**SOURCE DATA**
#####

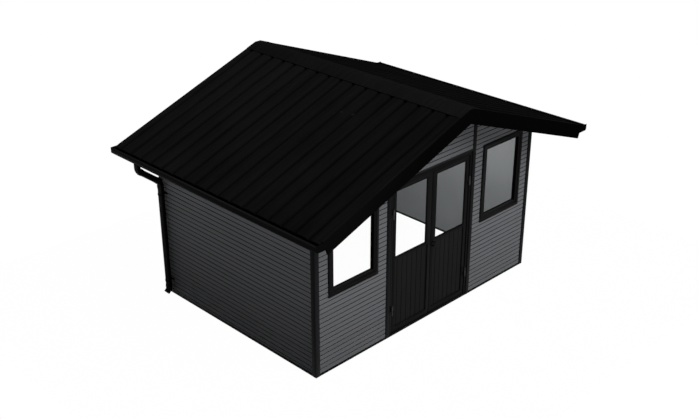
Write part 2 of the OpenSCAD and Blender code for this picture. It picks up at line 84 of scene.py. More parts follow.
# a material, or the world, with the nodes that make it up
class Finish:
    def __init__(self, name, world=None):
        self.material = world or bpy.data.materials.new(name)
        self.material.use_nodes = True
        self.tree = self.material.node_tree
        self.tree.nodes.clear()
        kind = "ShaderNodeOutputWorld" if world else "ShaderNodeOutputMaterial"
        self.output = self.tree.nodes.new(kind)

    # adds a node, with its settings set before its sockets, and gives one output or several
    def node(self, kind, settings=None, sockets=None, output=0):
        made = self.tree.nodes.new(kind)
        for key, value in (settings or {}).items():
            setattr(made, key, value)
        for key, value in (sockets or {}).items():
            if isinstance(value, Wire):
                self.tree.links.new(value.socket, made.inputs[key])
            elif made.inputs[key].type == "RGBA":
                made.inputs[key].default_value = (*value, 1.0)
            else:
                made.inputs[key].default_value = value
        if isinstance(output, tuple):
            return [Wire(self, made.outputs[key]) for key in output]
        return Wire(self, made.outputs[output])

    def maths(self, operation, *values):
        return self.node("ShaderNodeMath", {"operation": operation}, dict(enumerate(values)))

    # takes a value from one range to another, and stops at the ends
    def clamped(self, value, low, high, newLow=0.0, newHigh=1.0):
        return self.node("ShaderNodeMapRange", {"clamp": True}, {
            "Value": value, "From Min": low, "From Max": high, "To Min": newLow, "To Max": newHigh,
        })

    # sockets 6 and 7 of a Mix node, and its output 2, are the colours
    def mixed(self, share, first, second):
        return self.node("ShaderNodeMix", {"data_type": "RGBA"}, {0: share, 6: first, 7: second}, 2)

    def place(self):
        return self.node("ShaderNodeTexCoord", output="Object")

    def parts(self, vector, axes):
        return self.node("ShaderNodeSeparateXYZ", None, {"Vector": vector}, tuple(axes))

    def stretched(self, vector, scales):
        return self.node("ShaderNodeMapping", None, {"Vector": vector, "Scale": scales})

    def noise(self, vector, scale, detail, rough):
        return self.node("ShaderNodeTexNoise", None, {
            "Vector": vector, "Scale": scale, "Detail": detail, "Roughness": rough,
        })

    # the broad, slow patches in a coating
    def patches(self, where):
        return self.noise(where, scale=2.3, detail=4.0, rough=0.6)

    def bump(self, height, strength, distance):
        return self.node("ShaderNodeBump", None, {
            "Strength": strength, "Distance": distance, "Height": height,
        })

    # 1 for what the camera sees, also in glass and in polished metal
    def seen(self):
        camera, glossy, through = self.node("ShaderNodeLightPath", output=(
            "Is Camera Ray", "Is Glossy Ray", "Is Transmission Ray"))
        return self.maths("MAXIMUM", camera, self.maths("MAXIMUM", glossy, through))

    def show(self, shader):
        self.tree.links.new(shader.socket, self.output.inputs["Surface"])
        return self.material

    def finish(self, sockets):
        return self.show(self.node("ShaderNodeBsdfPrincipled", None, sockets))

    # a powder coating: a fine orange-peel skin, as rough as the two ends say
    def finishCoating(self, where, patches, colour, roughness, specular):
        skin = self.noise(where, scale=420.0, detail=2.0, rough=0.5)
        return self.finish({
            "Base Color": colour,
            "Roughness": self.clamped(patches, 0.25, 0.75, *roughness),
            "Specular IOR Level": specular,
            "Normal": self.bump(skin, strength=0.12, distance=0.0004),
        })


def shaded(tint, share):
    return tuple(channel * share for channel in tint)


# how boards vary: shares of the grain and of broad patches, the ends of their tone, and where
# along X and Z, in metres, the tone drifts: painted light along X, painted shade under the roof
boardTone = {
    "grain": 0.28,
    "patches": 0.22,
    "dark": 0.62,
    "pale": 1.38,
    "drift": (-1.5, 1.9),
    "eaves": (2.0, 2.75),
    "foot": (0.1, 0.9),
}


# boards: each row has its own tone, with a fine grain along its length; all are paler towards +X
# as painted light, darker under the roof as painted shade, and darker at the foot
def boardFinish(name, tint, pitch, start, upright=False, spread=0.12, specular=0.08,
                paler=0.0, eaves=0.0, foot=0.0):
    make = Finish(name)
    where = make.place()
    x, z = make.parts(where, "XZ")
    row = make.maths("FLOOR", ((x if upright else z) - start) / pitch)
    tone = make.node("ShaderNodeTexWhiteNoise", {"noise_dimensions": "1D"}, {"W": row})
    stretch = (26.0, 26.0, 1.2) if upright else (1.2, 1.2, 26.0)
    grain = make.noise(make.stretched(where, stretch), scale=6.0, detail=5.0, rough=0.6)
    broad = make.noise(where, scale=1.1, detail=2.0, rough=0.5)
    speck = make.noise(where, scale=160.0, detail=2.0, rough=0.5)
    level = (0.5 - spread / 2) + tone * spread
    level = level + (grain - 0.5) * boardTone["grain"] + (broad - 0.5) * boardTone["patches"]
    # painted light: paler towards +X; painted shade: darker under the roof
    level = level + make.clamped(x, *boardTone["drift"], -paler, paler)
    level = level + make.clamped(z, *boardTone["eaves"], 0.0, -eaves)
    level = level + make.clamped(z, *boardTone["foot"], -foot, 0.0)
    dark, pale = (shaded(tint, boardTone[end]) for end in ("dark", "pale"))
    return make.finish({
        "Base Color": make.mixed(level, dark, pale),
        "Roughness": make.clamped(grain, 0.3, 0.7, 0.52, 0.72),
        "Specular IOR Level": specular,
        "Normal": make.bump(grain * 0.7 + speck * 0.3, strength=0.25, distance=0.0012),
    })


# powder-coated metal, with wisps of dust
def coatedFinish(name, tint, rough, specular, dustShare=0.03):
    make = Finish(name)
    where = make.place()
    broad = make.patches(where)
    wisps = make.noise(make.stretched(where, (3.0, 3.0, 0.6)), scale=3.0, detail=4.0, rough=0.6)
    tone = make.mixed(make.clamped(broad, 0.3, 0.7), shaded(tint, 0.8), shaded(tint, 1.2))
    dust = (0.05, 0.048, 0.045)
    colour = make.mixed(make.clamped(wisps, 0.5, 0.85) * dustShare, tone, dust)
    return make.finishCoating(where, broad, colour, (rough - 0.08, rough + 0.08), specular)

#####

**GIVEN REQUEST**
Exactly as they appear, please write out the lines from the opening of the listing above down to the line containing "self.output = self.tree.nodes.new(kind)", with both end lines included.

**SOLUTION FOR THIS EXERCISE**
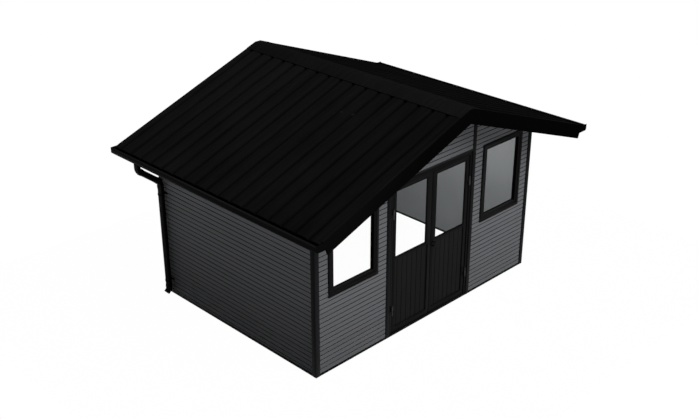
Write part 2 of the OpenSCAD and Blender code for this picture. It picks up at line 84 of scene.py. More parts follow.
# a material, or the world, with the nodes that make it up
class Finish:
    def __init__(self, name, world=None):
        self.material = world or bpy.data.materials.new(name)
        self.material.use_nodes = True
        self.tree = self.material.node_tree
        self.tree.nodes.clear()
        kind = "ShaderNodeOutputWorld" if world else "ShaderNodeOutputMaterial"
        self.output = self.tree.nodes.new(kind)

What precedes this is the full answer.